By Ox Drover
After reading Steve Becker’s article yesterday, I commented that most of the articles here on Lovefraud that could be entitled “1001 Things I Did Wrong in Dealing with a Psychopath” were the ones that applied most to my own dealings with them.
That was meant as a joke, but after I left that comment for Steve, I got to thinking about how right-on it was, joke or not, because I have done so much wrong in dealing with these people. I got my self deeper and deeper into trouble, doing the wrong things in interacting with them. Not that I was intentionally doing something mean or “wrong” per se, but I didn’t make choices that led to positive outcomes in dealing with the psychopaths in my life.

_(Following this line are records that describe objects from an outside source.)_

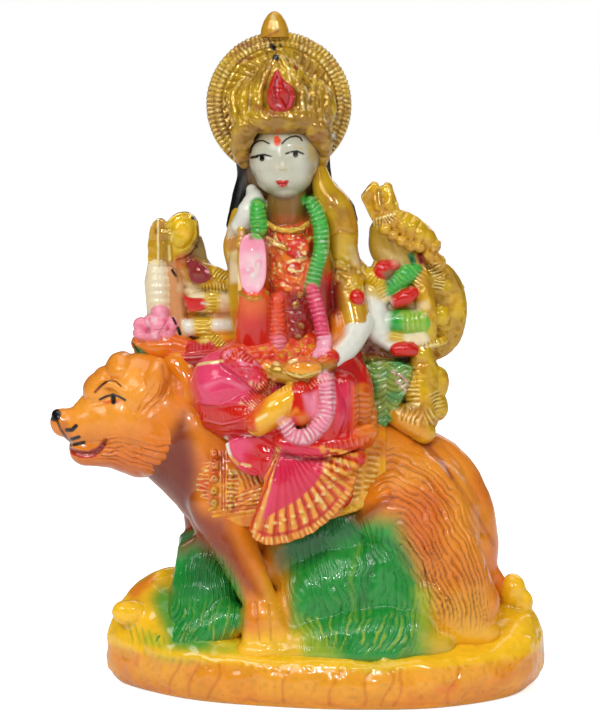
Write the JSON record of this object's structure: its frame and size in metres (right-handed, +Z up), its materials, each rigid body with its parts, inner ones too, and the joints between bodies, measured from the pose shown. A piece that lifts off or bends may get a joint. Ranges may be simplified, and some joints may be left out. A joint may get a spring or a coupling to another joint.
{
  "type": "seated goddess on lion figurine",
  "caption": "Small cast figurine of an eight-armed goddess with a halo, seated across a lion on an oval rocky base.",
  "frame": {"origin": "on the ground, in the middle of the figure's outline seen from above", "axes": "+Z up; the lion faces -X; the goddess faces -Y"},
  "size_m": [0.1094, 0.049, 0.1502],
  "materials": {
    "painted_resin": "glossy white casting resin, hand painted in orange, yellow, green, pink, red and gold"
  },
  "bodies": {
    "root": {"durga_figure": "painted_resin"}
  },
  "joints": []
}
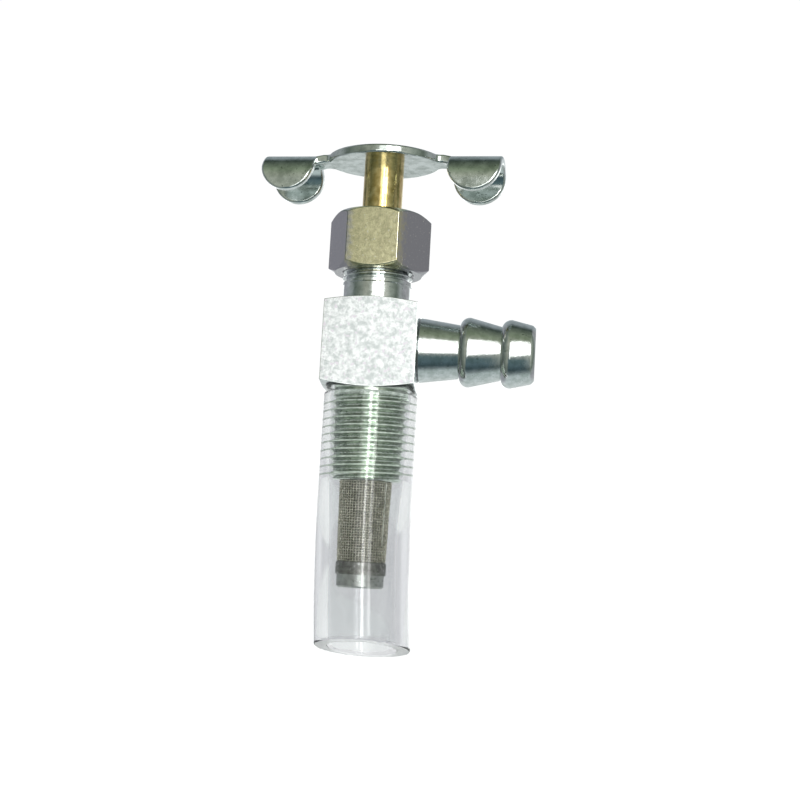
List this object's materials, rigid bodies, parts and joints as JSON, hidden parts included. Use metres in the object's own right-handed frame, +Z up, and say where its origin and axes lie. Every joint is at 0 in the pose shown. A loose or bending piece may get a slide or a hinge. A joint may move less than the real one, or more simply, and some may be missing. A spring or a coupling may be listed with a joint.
{
  "type": "screw-in tap",
  "caption": "Screw-down tap with a taper pipe thread and gauze strainer below, a barbed hose tail to one side, a gland nut, a winged handle and a clear guard sleeve.",
  "frame": {"origin": "centre of the square body's bottom face, where the tank thread begins", "axes": "+Z up along the spindle towards the handle, +X along the hose tail, and -Y towards the viewer of the picture"},
  "size_m": [0.049, 0.0162, 0.088],
  "materials": {
    "zinc_plated_steel": "bright zinc plating, turned",
    "plated_sheet": "bright plated, pressed",
    "brass": "turned, slightly dull",
    "plated_brass": "nickel plated, grey",
    "gauze": "woven wire",
    "ferrule": "dull",
    "packing": "matt",
    "clear_plastic": "clear, soft, glossy"
  },
  "bodies": {
    "tap": {"tap_body": "zinc_plated_steel", "hose_tail": "zinc_plated_steel", "gland_nut": "plated_brass", "gland_follower": "brass", "packing_ring_lower": "packing", "packing_ring_upper": "packing", "strainer_gauze": "gauze", "strainer_ring": "zinc_plated_steel", "strainer_ferrule": "ferrule", "strainer_plug": "zinc_plated_steel"},
    "cone": {"valve_cone": "brass"},
    "spindle_and_handle": {"spindle": "brass", "handle": "plated_sheet"},
    "sleeve": {"guard_sleeve": "clear_plastic"}
  },
  "joints": [
    {"name": "spindle_lift", "type": "slide", "parent": "tap", "child": "cone", "axis": [0, 0, 1], "range_m": [0, 0.0025]},
    {"name": "handle_turn", "type": "hinge", "parent": "cone", "child": "spindle_and_handle", "pos_m": [0, 0, 0.0409], "axis": [0, 0, 1], "range_deg": [0, 720]},
    {"name": "sleeve_pull", "type": "slide", "parent": "tap", "child": "sleeve", "axis": [0, 0, -1], "range_m": [0, 0.046]}
  ],
  "couplings": [
    {"joint": "handle_turn", "follows": "spindle_lift", "rad_per_m": 5026.5}
  ]
}
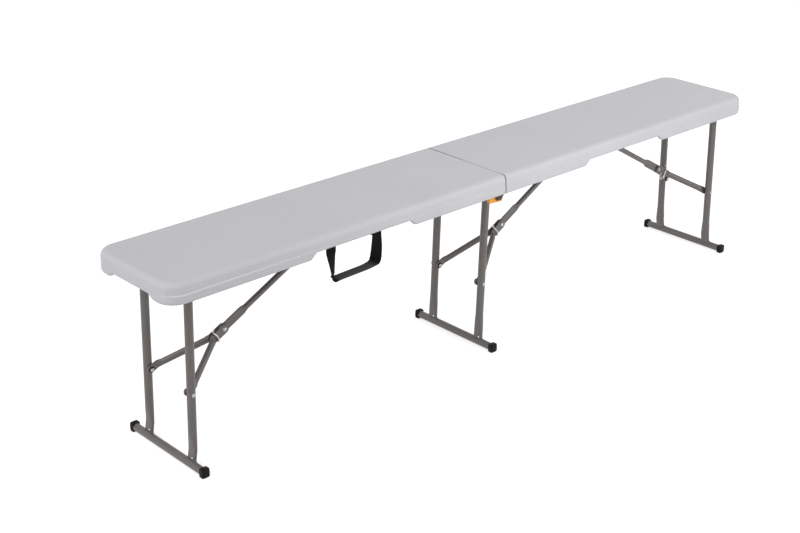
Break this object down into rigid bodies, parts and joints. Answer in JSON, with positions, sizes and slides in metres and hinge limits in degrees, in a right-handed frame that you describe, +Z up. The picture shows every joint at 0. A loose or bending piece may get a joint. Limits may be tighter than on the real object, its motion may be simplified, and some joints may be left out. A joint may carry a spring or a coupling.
{
  "type": "folding bench",
  "caption": "Long folding bench with a plastic seat that folds in half, folding steel leg frames with locking knee braces, and a webbing carrying strap.",
  "frame": {"origin": "on the floor below the middle of the seat, at the seam between its halves", "axes": "+X along the bench towards the half that folds under, +Y across it away from the strap, +Z up"},
  "size_m": [1.83, 0.268, 0.441],
  "materials": {
    "seat_plastic": "fine-grained moulded light grey plastic",
    "grey_steel": "dark grey hammered powder coat",
    "zinc_steel": "bright zinc plate",
    "black_plastic": "satin black",
    "black_webbing": "woven polypropylene webbing",
    "orange_plastic": "satin orange"
  },
  "bodies": {
    "seat_left": {"seat_half_left": "seat_plastic", "rail_left_front": "grey_steel", "rail_left_rear": "grey_steel", "hinge_leaf_left_front": "grey_steel", "hinge_leaf_left_rear": "grey_steel", "hinge_pin_front": "zinc_steel", "hinge_pin_rear": "zinc_steel", "catch_pin": "zinc_steel", "anchor_bar_left": "grey_steel", "pivot_rod_left": "zinc_steel", "strap_bar": "zinc_steel"},
    "seat_right": {"seat_half_right": "seat_plastic", "rail_right_front": "grey_steel", "rail_right_rear": "grey_steel", "hinge_leaf_right_front": "grey_steel", "hinge_leaf_right_rear": "grey_steel", "anchor_bar_right": "grey_steel", "pivot_rod_middle": "zinc_steel", "pivot_rod_right": "zinc_steel"},
    "leg_left": {"pivot_tube_left": "grey_steel", "leg_tube_left_front": "grey_steel", "leg_tube_left_rear": "grey_steel", "foot_tube_left": "grey_steel", "foot_cap_left_front": "black_plastic", "foot_cap_left_rear": "black_plastic", "fork_rivet_left_front": "zinc_steel", "fork_rivet_left_rear": "zinc_steel"},
    "leg_middle": {"pivot_tube_middle": "grey_steel", "leg_tube_middle_front": "grey_steel", "leg_tube_middle_rear": "grey_steel", "foot_tube_middle": "grey_steel", "foot_cap_middle_front": "black_plastic", "foot_cap_middle_rear": "black_plastic", "fork_rivet_middle_front": "zinc_steel", "fork_rivet_middle_rear": "zinc_steel"},
    "leg_right": {"pivot_tube_right": "grey_steel", "leg_tube_right_front": "grey_steel", "leg_tube_right_rear": "grey_steel", "foot_tube_right": "grey_steel", "foot_cap_right_front": "black_plastic", "foot_cap_right_rear": "black_plastic", "fork_rivet_right_front": "zinc_steel", "fork_rivet_right_rear": "zinc_steel"},
    "fork_left": {"brace_arm_left_front": "grey_steel", "brace_arm_left_rear": "grey_steel", "knee_rivet_left": "zinc_steel"},
    "fork_middle": {"brace_arm_middle_front": "grey_steel", "brace_arm_middle_rear": "grey_steel", "knee_rivet_middle": "zinc_steel"},
    "fork_right": {"brace_arm_right_front": "grey_steel", "brace_arm_right_rear": "grey_steel", "knee_rivet_right": "zinc_steel"},
    "link_left": {"brace_link_left": "grey_steel"},
    "link_middle": {"brace_link_middle": "grey_steel"},
    "link_right": {"brace_link_right": "grey_steel"},
    "lock_left": {"lock_wire_left": "zinc_steel"},
    "lock_middle": {"lock_wire_middle": "zinc_steel"},
    "lock_right": {"lock_wire_right": "zinc_steel"},
    "catch": {"fold_catch": "orange_plastic"},
    "strap": {"strap_handle": "black_webbing"}
  },
  "joints": [
    {"name": "seat_fold", "type": "hinge", "parent": "seat_left", "child": "seat_right", "pos_m": [0, 0, 0.3934], "axis": [0, 1, 0], "range_deg": [0, 178.2]},
    {"name": "leg_left_fold", "type": "hinge", "parent": "seat_left", "child": "leg_left", "pos_m": [-0.8335, 0, 0.4135], "axis": [0, -1, 0], "range_deg": [0, 90.36]},
    {"name": "leg_middle_fold", "type": "hinge", "parent": "seat_right", "child": "leg_middle", "pos_m": [0.008, 0, 0.412], "axis": [0, -1, 0], "range_deg": [0, 91.96]},
    {"name": "leg_right_fold", "type": "hinge", "parent": "seat_right", "child": "leg_right", "pos_m": [0.855, 0, 0.4135], "axis": [0, 1, 0], "range_deg": [0, 90.36]},
    {"name": "fork_left_turn", "type": "hinge", "parent": "leg_left", "child": "fork_left", "pos_m": [-0.84086, 0, 0.1665], "axis": [0, -1, 0], "range_deg": [0, 64.05]},
    {"name": "fork_middle_turn", "type": "hinge", "parent": "leg_middle", "child": "fork_middle", "pos_m": [-0.01518, 0, 0.16], "axis": [0, -1, 0], "range_deg": [0, 64.13]},
    {"name": "fork_right_turn", "type": "hinge", "parent": "leg_right", "child": "fork_right", "pos_m": [0.86236, 0, 0.1665], "axis": [0, 1, 0], "range_deg": [0, 61.8]},
    {"name": "link_left_turn", "type": "hinge", "parent": "seat_left", "child": "link_left", "pos_m": [-0.361, 0, 0.4145], "axis": [0, 1, 0], "range_deg": [0, 25.6]},
    {"name": "link_middle_turn", "type": "hinge", "parent": "seat_right", "child": "link_middle", "pos_m": [0.4345, 0, 0.4145], "axis": [0, 1, 0], "range_deg": [0, 23.91]},
    {"name": "link_right_turn", "type": "hinge", "parent": "seat_right", "child": "link_right", "pos_m": [0.4345, 0, 0.4145], "axis": [0, -1, 0], "range_deg": [0, 27.84]},
    {"name": "lock_left_slide", "type": "slide", "parent": "fork_left", "child": "lock_left", "axis": [0.8884, 0, 0.4591], "range_m": [0, 0.014]},
    {"name": "lock_middle_slide", "type": "slide", "parent": "fork_middle", "child": "lock_middle", "axis": [0.8703, 0, 0.4925], "range_m": [0, 0.014]},
    {"name": "lock_right_slide", "type": "slide", "parent": "fork_right", "child": "lock_right", "axis": [-0.8652, 0, 0.5015], "range_m": [0, 0.014]},
    {"name": "catch_pull", "type": "hinge", "parent": "seat_left", "child": "catch", "pos_m": [-0.031, -0.112, 0.416], "axis": [0, 1, 0], "range_deg": [0, 12], "stiffness_Nm_per_rad": 0.02, "springref_deg": -34.38},
    {"name": "strap_swing", "type": "hinge", "parent": "seat_left", "child": "strap", "pos_m": [-0.44475, -0.12145, 0.405], "axis": [-1, 0, 0], "range_deg": [0, 90]}
  ],
  "couplings": [
    {"joint": "leg_left_fold", "follows": "seat_fold", "ratio": 0.50705},
    {"joint": "leg_middle_fold", "follows": "seat_fold", "ratio": 0.51605},
    {"joint": "leg_right_fold", "follows": "seat_fold", "ratio": 0.50705},
    {"joint": "fork_left_turn", "follows": "seat_fold", "ratio": 0.35941},
    {"joint": "fork_middle_turn", "follows": "seat_fold", "ratio": 0.35987},
    {"joint": "fork_right_turn", "follows": "seat_fold", "ratio": 0.34679},
    {"joint": "link_left_turn", "follows": "seat_fold", "ratio": 0.14364},
    {"joint": "link_middle_turn", "follows": "seat_fold", "ratio": 0.13417},
    {"joint": "link_right_turn", "follows": "seat_fold", "ratio": 0.15625},
    {"joint": "strap_swing", "follows": "seat_fold", "ratio": 0.50505}
  ]
}
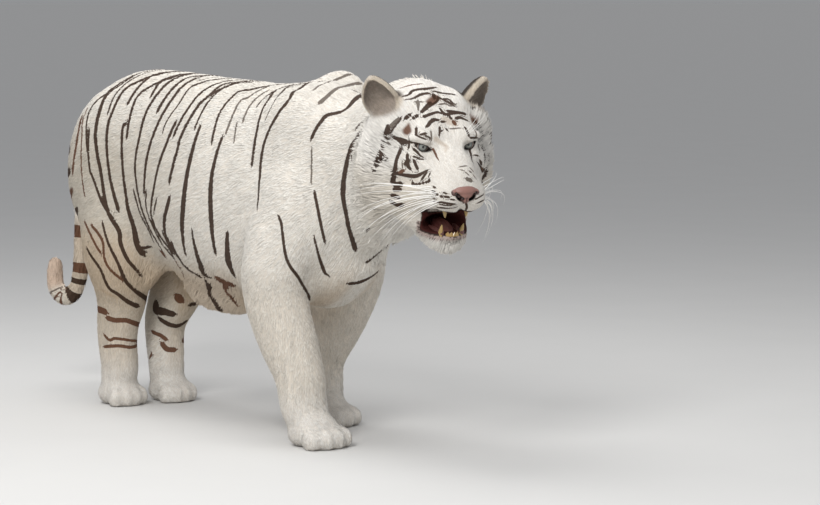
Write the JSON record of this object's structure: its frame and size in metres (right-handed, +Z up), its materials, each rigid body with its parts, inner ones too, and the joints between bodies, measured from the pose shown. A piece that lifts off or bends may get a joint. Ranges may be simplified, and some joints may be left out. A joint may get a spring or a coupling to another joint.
{
  "type": "white tiger figure",
  "caption": "Life-size white tiger in mid-stride on all its feet, head turned to its right, mouth slightly open and tail hanging with a curled tip.",
  "frame": {"origin": "on the floor, under the middle of the model's box", "axes": "+X the way the body faces, +Y to the animal's left, +Z up"},
  "size_m": [1.9334, 0.4694, 0.9485],
  "materials": {
    "coat": "soft short fur, creamy white with dark brown stripes",
    "ear_fur": "soft fur, grey-brown within and pale on the rim",
    "eye": "gloss, pale blue iris with a black pupil",
    "nose_leather": "matt, moist pink-brown",
    "teeth": "satin, yellowish ivory",
    "tongue": "moist pink"
  },
  "bodies": {
    "root": {"canine_lower_left": "teeth", "canine_lower_right": "teeth", "canine_upper_left": "teeth", "canine_upper_right": "teeth", "ear_left": "ear_fur", "ear_right": "ear_fur", "eye_left": "eye", "eye_right": "eye", "foreleg_left_lower": "coat", "foreleg_left_upper": "coat", "foreleg_right_lower": "coat", "foreleg_right_upper": "coat", "forepaw_left": "coat", "forepaw_right": "coat", "head": "coat", "hindleg_left_lower": "coat", "hindleg_left_upper": "coat", "hindleg_right_lower": "coat", "hindleg_right_upper": "coat", "hindpaw_left": "coat", "hindpaw_right": "coat", "incisors_lower": "teeth", "lower_jaw": "coat", "neck": "coat", "nose": "nose_leather", "tail_base": "coat", "tail_curl": "coat", "tail_lower": "coat", "tail_tip": "coat", "tail_upper": "coat", "tongue": "tongue", "trunk": "coat"}
  },
  "joints": []
}
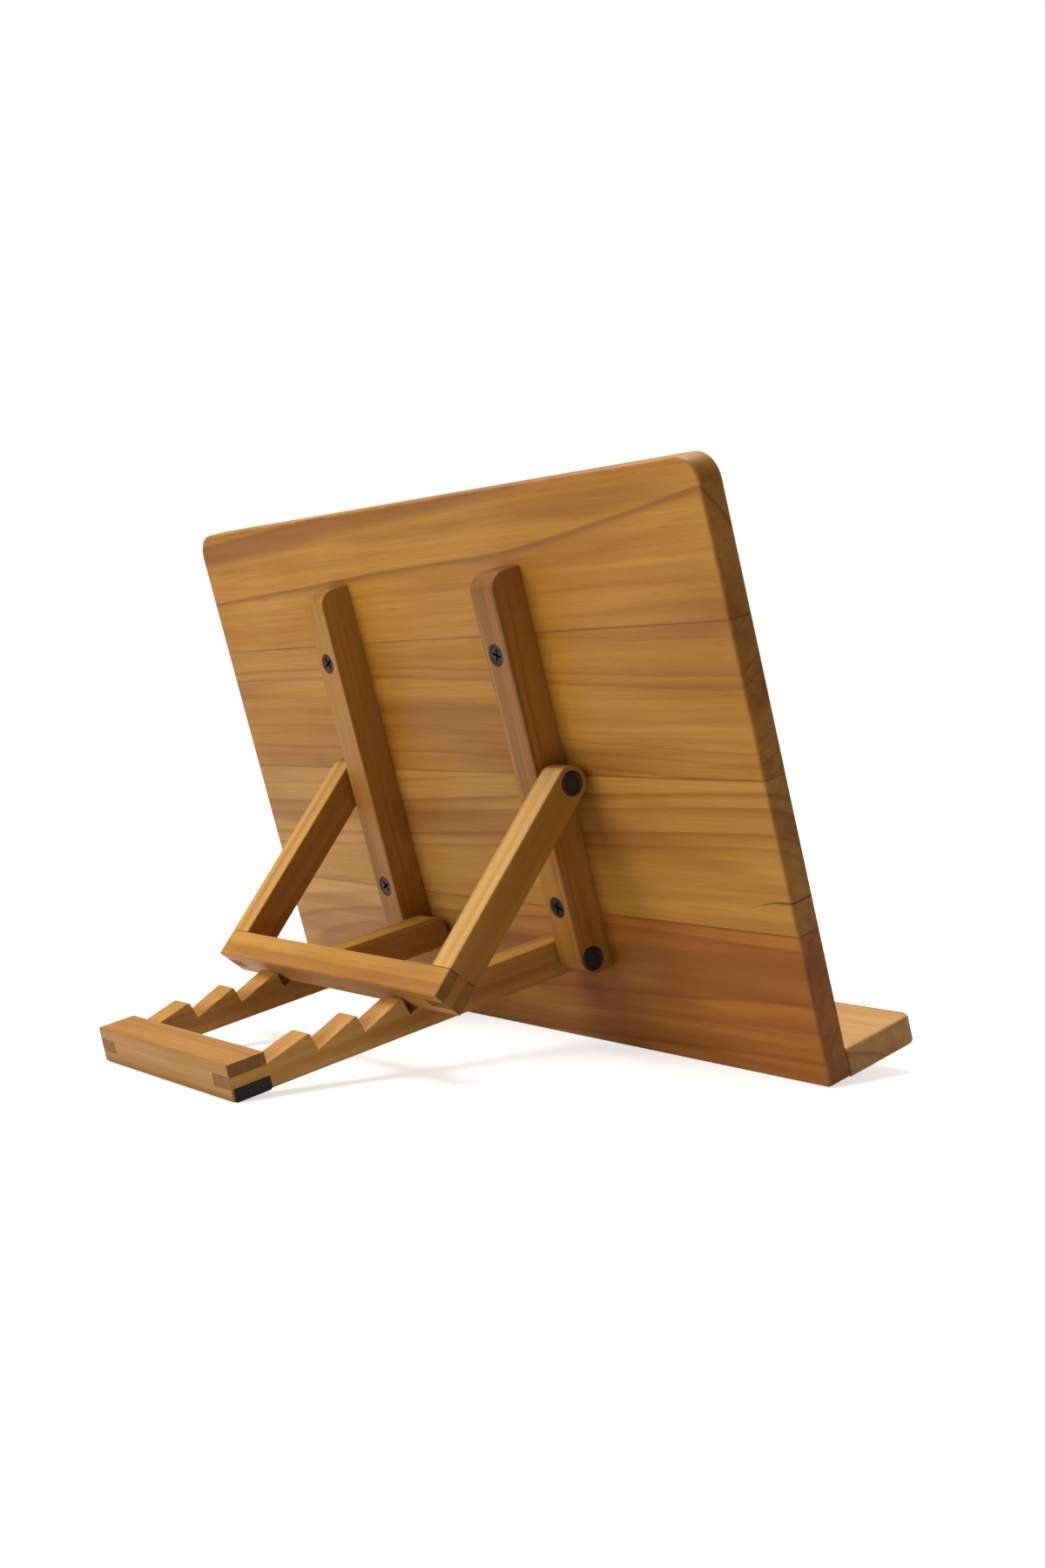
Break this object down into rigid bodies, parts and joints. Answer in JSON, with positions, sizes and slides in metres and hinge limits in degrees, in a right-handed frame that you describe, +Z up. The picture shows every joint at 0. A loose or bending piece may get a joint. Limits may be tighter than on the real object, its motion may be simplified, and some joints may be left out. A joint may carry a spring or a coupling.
{
  "type": "book display stand",
  "caption": "Wooden book display stand: a leaning board with a shelf ledge, a hinged prop frame and a hinged base frame whose notches set how far the board leans.",
  "frame": {"origin": "bottom centre of the open stand's box, on the surface it stands on", "axes": "+X to the reader's right, +Y away from the reader towards the base frame's feet, +Z up"},
  "size_m": [0.35, 0.2072, 0.2132],
  "materials": {
    "board_wood": "oiled",
    "board_wood_low": "oiled",
    "ledge_wood": "oiled",
    "dowel_wood": "raw",
    "batten_wood": "oiled",
    "frame_wood": "oiled",
    "black_screw": "satin",
    "black_cap": "satin",
    "washer_steel": "satin",
    "foot_rubber": "matte"
  },
  "bodies": {
    "backboard": {"board_stave_1": "board_wood_low", "board_stave_2": "board_wood", "board_stave_3": "board_wood", "board_stave_4": "board_wood", "ledge": "ledge_wood", "ledge_dowel_1": "dowel_wood", "ledge_dowel_2": "dowel_wood", "ledge_dowel_3": "dowel_wood", "batten_left": "batten_wood", "batten_right": "batten_wood", "batten_screw_left_lower": "black_screw", "batten_screw_left_upper": "black_screw", "batten_screw_right_lower": "black_screw", "batten_screw_right_upper": "black_screw", "prop_pivot_screw_left": "black_screw", "prop_pivot_washer_left": "washer_steel", "prop_pivot_screw_right": "black_screw", "prop_pivot_washer_right": "washer_steel", "base_pivot_screw_left": "black_screw", "base_pivot_cap_left": "black_cap", "base_pivot_washer_left": "washer_steel", "base_pivot_screw_right": "black_screw", "base_pivot_cap_right": "black_cap", "base_pivot_washer_right": "washer_steel"},
    "prop_frame": {"prop_arm_left": "frame_wood", "prop_arm_right": "frame_wood", "prop_crossbar": "frame_wood", "prop_pivot_cap_left": "black_cap", "prop_pivot_cap_right": "black_cap"},
    "base_frame": {"base_arm_left": "frame_wood", "base_arm_right": "frame_wood", "base_crossbar": "frame_wood", "foot_left": "foot_rubber", "foot_right": "foot_rubber"}
  },
  "joints": [
    {"name": "prop_swing", "type": "hinge", "parent": "backboard", "child": "prop_frame", "pos_m": [0, -0.02562, 0.10298], "axis": [1, 0, 0], "range_deg": [0, 128]},
    {"name": "base_swing", "type": "hinge", "parent": "backboard", "child": "base_frame", "pos_m": [0, -0.04271, 0.03593], "axis": [1, 0, 0], "range_deg": [-92, 0]}
  ]
}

One of the reasons I did 1001 things wrong was that I didn’t know what I was dealing with. I thought I was dealing with people who had good intentions toward me, just as I had good intentions toward them. Boy, was that a wrong thing to assume. But because I assumed this error in fact about their intentions, I tried to “be reasonable” with them. That sure didn’t work. They broke their word to me time and time again. It took me a long time “to get it through my thick skull,” as MaryJo Buttafuoco said in her book, and then, when I did get it through my thick head that “Person A” couldn’t be trusted, I didn’t “generalize” that knowledge to other people who also broke their words to me over and over and over again.
Learning to generalize
Even animals can learn to generalize. A friend and I trained steer, getting them used to “something that rattled.” It didn’t matter what rattled; we would use plastic milk jugs with rocks in them, and tie those jugs to their tails so that every time they took a step, this “rattling monster” attached to them would make noise and follow them. For a little while they were scared and ran from it, but eventually they got the idea that the “rattling monster” wasn’t going to be outrun by them (it always kept up), and it wasn’t actually going to hurt them. Eventually they decided anything that rattled and made noise was harmless.
With one set of young steers my friend trained though, if you got them used to a white jug with rocks in it, and they weren’t afraid of it any more, if you used a yellow jug, they would go back to SQUARE ONE PANIC AGAIN, with each tiny change in the “monster.” They didn’t “generalize” very well and were always hyper-alert and on guard. He eventually got them so they were “dynamite proof,” so he could take them out in public without being afraid they would panic at the first sound they weren’t used to, or the first loud retort from a fire cracker, but he and I both thought for a long time they might not ever generalize enough to be safe from panicking and running away out in public.
Abusive behavior
I think in a way I also didn’t “generalize” the abusive behaviors of the various psychopaths I encountered. When a boss would be dishonest and verbally abusive to me, I was upset and “panicked” at the unexpected behavior, trying to figure out how to not get hurt, but when a relative would do this same kind of behavior I, again, panicked and didn’t realize that the “rattle” was just the same kind of “monster” that I had encountered with the other psychopath. Of course I didn’t realize then that the psychopathic “monsters” had a name or that their lack of empathy and their damage was definitely destructive, unlike a milk jug with a few rocks in it.
I not only tried to be “reasonable” with the psychopaths, but I also tried to placate them, to make them see, by being extra nice to them and not “bowing up and fighting back,” that I wasn’t trying to hurt them. I wanted to be “friends” and get along.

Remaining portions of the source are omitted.